Defendants' brief to the Fifth Circuit is not due until August 8, 2001, but at the hearing, counsel indicated to the Court what its position on appeal would be. Furthermore, the Court notes that in the judgment rendered in this case, EDC was awarded the "right to full enjoyment of its mineral servitude covering the entirety of the property" described in the judgment. See Judgment at ¶ 3. EDC ongoing entitlement to this relief is one of the primary issues currently on appeal to the Fifth Circuit.
The Court notes that Judge Petrie rendered his decision in the related state court case before the memorandum opinion was issued by Judge Schwartz.
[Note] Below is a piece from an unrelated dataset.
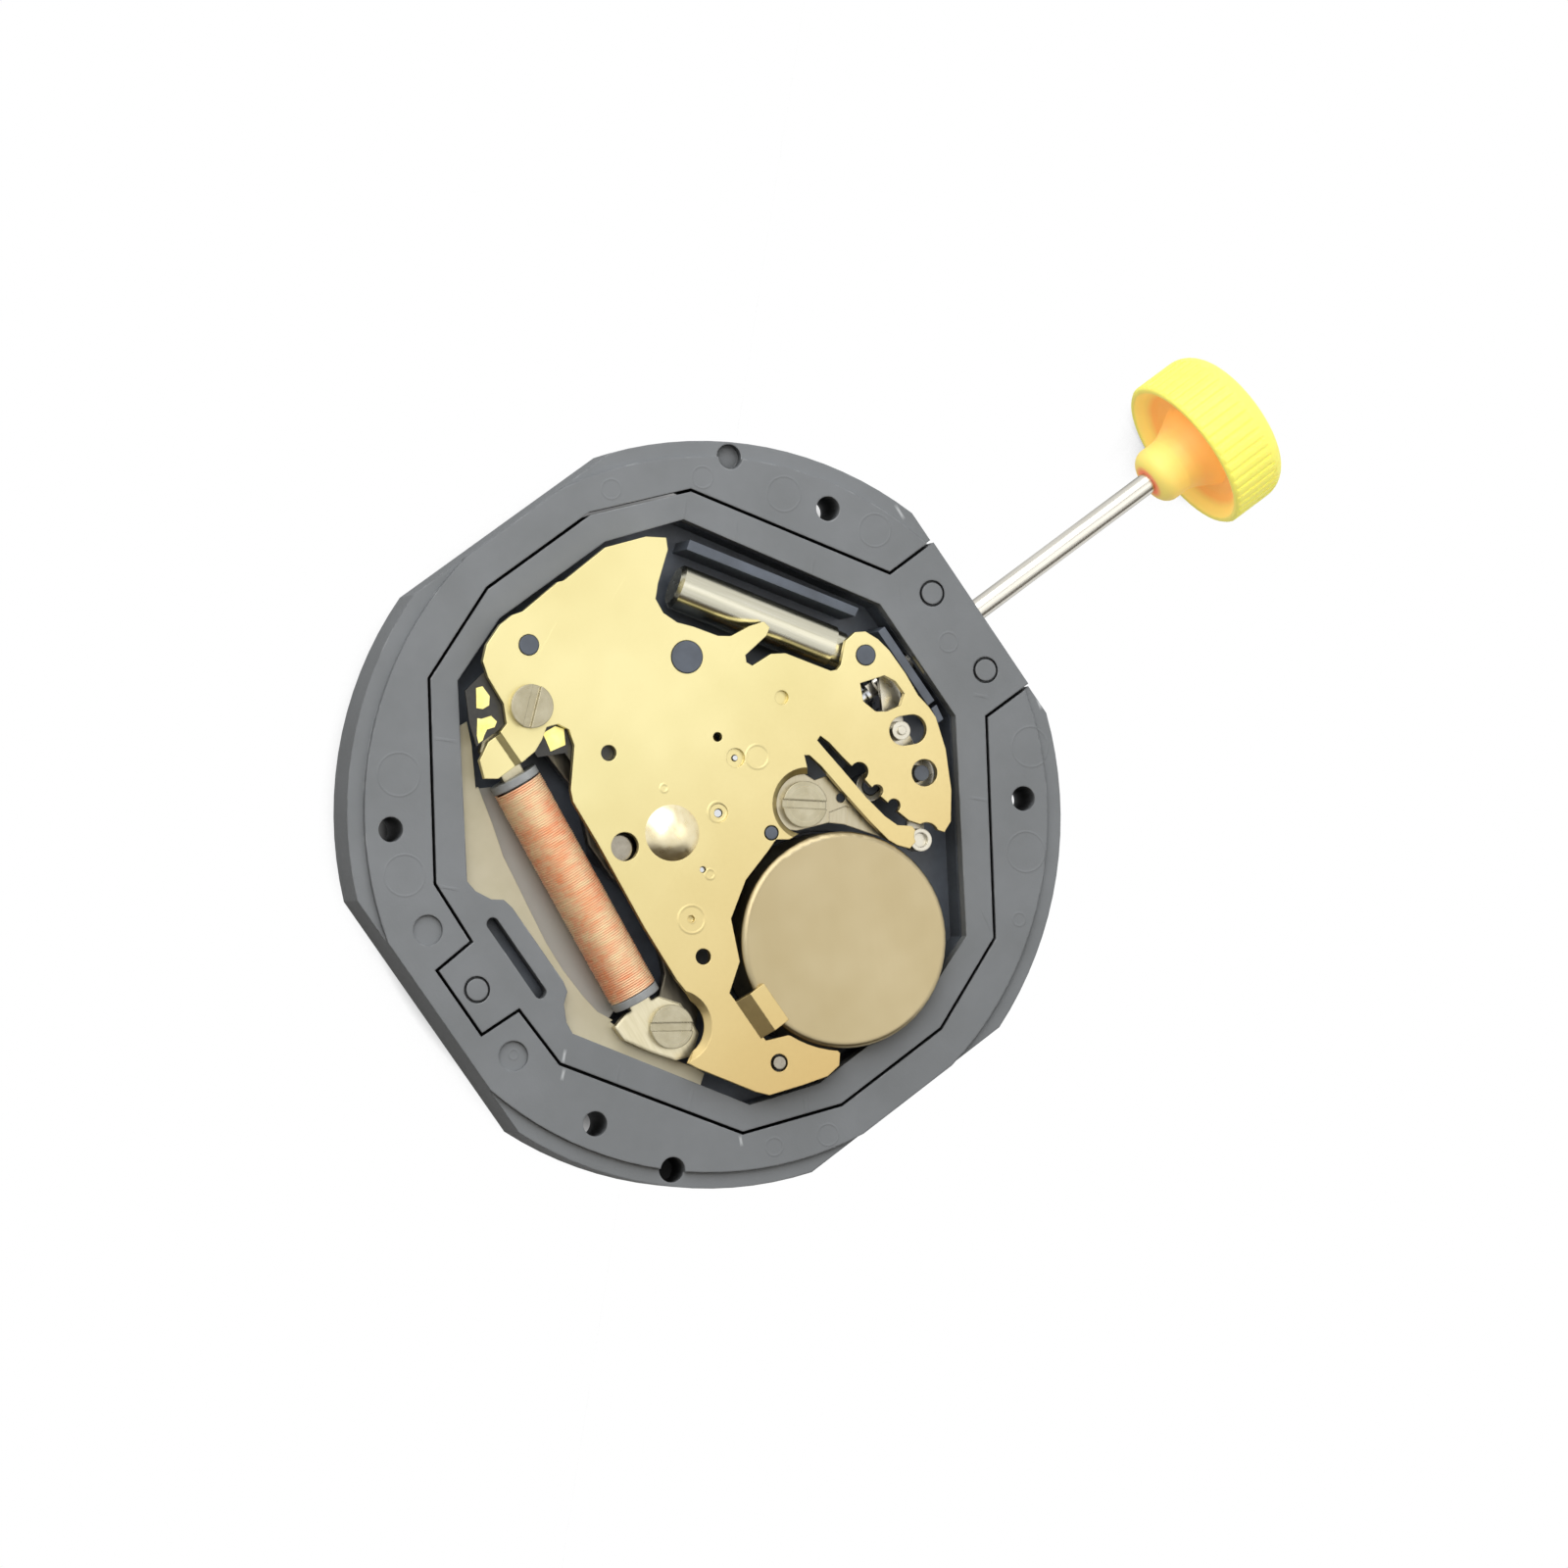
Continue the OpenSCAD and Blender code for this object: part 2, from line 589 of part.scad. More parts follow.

The EDC federal suits were consolidated and tried on the merits commencing on May 15, 2000. Judge Schwartz rendered a Memorandum Opinion on December 12, 2000, and issued a judgment on January 17, 2001. The Jefferson Parish litigation was tried on the merits from October 25 to 27, 1999. On December 17, 1999, Judge Petrie issued his judgment. The Louisiana Fifth Circuit Court of Appeal affirmed the trial court decision on December 4, 2000. On January 3, 2001, EDC filed an Application for Writ of Certiorari to the Supreme Court of Louisiana, which was denied on March 9, 2001. In light of the fact that the Jefferson Parish litigation has reached a final judgment, there are clearly questions regarding the preclusive effect of the state court proceedings as to the federal litigation. However, it is inappropriate for this Court to make that determination, as this question is currently pending before the Fifth Circuit. Cf. American Town Ctr., 912 F.2d at 111 (finding that federal court would be expanding and not simply enforcing its decision by ruling on the res judicata effect of its judgment, as doing so would require a comparison of the state complaint and the federal action).
Therefore, IT IS ORDERED that Plaintiff's application for temporary restraining order is hereby DENIED.